Oleh: Dody Riyadi HS
(Dosen Sosiologi STAI Binamadani Tangerang)
Sidang Ijtima Ulama Fatwa III di Padang Panjang, Sumatra Barat, pada 24-26 Januari 2009, melahirkan polemik tak berkesudahan. Energi dihabiskan untuk mempermasalahkan lima hal yang lebih dialamatkan kepada Majelis Ulama Indonesia (MUI) sebagai komunitas terorganisasi ahli agama ketimbang kepada fatwa yang ditetapkannya. Pertama, otonomi institusi. Karena terbentuk oleh otoriterisme Orde Baru pada 1975, otonomi MUI hingga 11 tahun reformasi, tetap diragukan.

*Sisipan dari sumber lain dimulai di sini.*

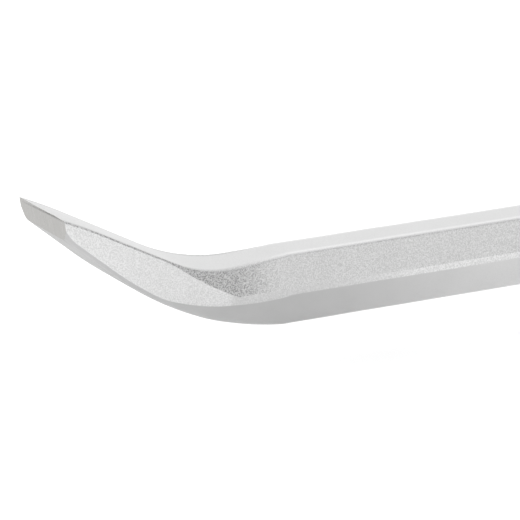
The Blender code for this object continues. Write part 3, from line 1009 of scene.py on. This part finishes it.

Dana operasional dari pemerintah dan biaya proses sertifikasi dari pemesan fatwa dipersepsi masyarakat bernilai politis dan ekonomi.Kedua, status organisasi. Kepengurusan MUI didominasi elite Nahdlatul Ulama dan Muhammadiyah. Karena itu, status MUI sebagai poros tengah kedua ormas terbesar yang berpusat di Pulau Jawa itu tidak memiliki basis massa secara langsung. Fatwa MUI merupakan kinerja lembaga kajian keagamaan, tidak mengikat secara sosiokultural warga kedua organisasi itu. Dalam masalah keharaman golongan putih dan khususnya rokok, bukan dukungan implementasi yang diberikan NU dan Muhammadiyah, melainkan justru kontroversi.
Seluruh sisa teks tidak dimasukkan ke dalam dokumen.